Supaya permasalahan tidak berlarut-larut, Betman Siahaan bersama perwakilan koperasi plasma terbang ke Jakarta ingin bertemu pihak Ditjen Perkebunan Rabu (15 Desember 2021) dan kami sudah berkoordinasi dengan Ketua Umum DPP APKASINDO. Perwakilan petani sebanyak 38 orang yang ke Jakarta, bayangkanlah susah-payah nya kami harus ke Jakarta dalam kondisi ekonomi kami sangat pas-pasan karena sawit kami sebagai sumber ekonomi keluarga sudah tidak menghasikan lagi,” ucap Betman dengan sedih.
Menanggapi hal ini, Ketua Umum DPP APKASINDO, Dr Gulat Manurung, ketika dihubungi melalui telepon, membenarkan sudah berkomunikasi dengan DPW Kaltim. Saya juga sudah berkomunikasi dengan Pak Direktur Tanaman Tahunan supaya hari ini berkenan berdialog dengan Petani sawit Kaltim untuk mencari solusi ekspres nya.

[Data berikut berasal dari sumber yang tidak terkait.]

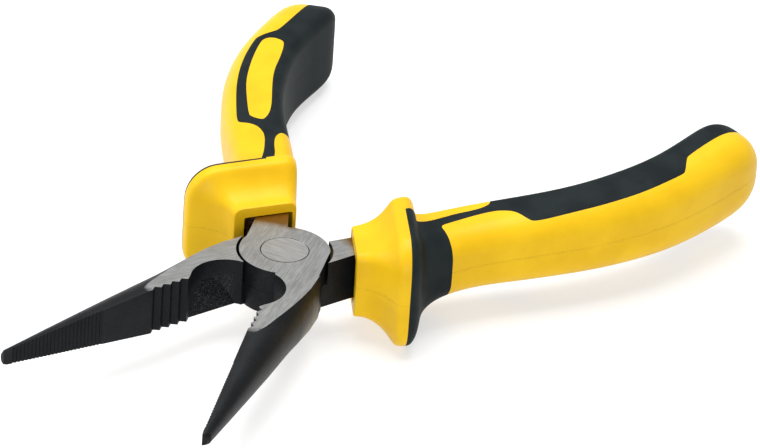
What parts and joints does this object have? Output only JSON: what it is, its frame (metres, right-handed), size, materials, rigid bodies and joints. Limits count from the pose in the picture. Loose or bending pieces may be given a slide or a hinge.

“Semula petani sawit Kaltim ini berencana akan demo ke Istana Negara, ke BPDPKS dan terakhir ke ATR/BPN, tapi saya larang, supaya mengedepankan dialog ke Pak Heru Dir Tanaman tahunan dulu, dan teman-teman petani Kaltim mau mendengarkan arahan DPP,” ujarnya.
“Inilah bentuk karut marut dari persyaratan PSR yang merupakan Program Strategis Nasional. Ini bukan rahasia lagi beranak-cucu nya persyaratan PSR dan bertambah-tambah tiap tahun. Waktu Pak Dirjen masih Pak Kasdi (sekarang Sekjend Kementan), kami sangat bangga karena persyaratan PSR dipangkas dari 14 ke 8 dan terakhir tinggal 2 persyaratan. Namun ternyata anak cucu nya yang 2 ini melebihi 14 kemudiannya,” keluh Gulat.
Ini bentuk pembohongan publik dan kami petani jadi korban PHP hampir di 22 Provinsi perwakilan APKASINDO, wajar saja capaian PSR nasional sudah berjalan 4 tahun baru di angka 40%.
“Kami berharap kejadian di Kaltim ini menjadi yang terakhir. Karena di daerah lain banyak terjadi persoalan serupa,” tegas Gulat.
Ia mengatakan apabila tidak berubah juga ego sektoral kementerian terkait. Maka, petani akan demo ke Istana Presiden.
“Apa boleh buat, saya sudah kehabisan kata-kata untuk melarang teman-teman Petani se Indonesia berunjuk rasa ke Istana Presiden. Biar sekalian Pak Jokowi dan Pak Maruf Amin tahu bobroknya tata-kelola PSR ini yang katanya ‘percepatan’ tapi yang ada malah perlambatan,” pungkas Gulat.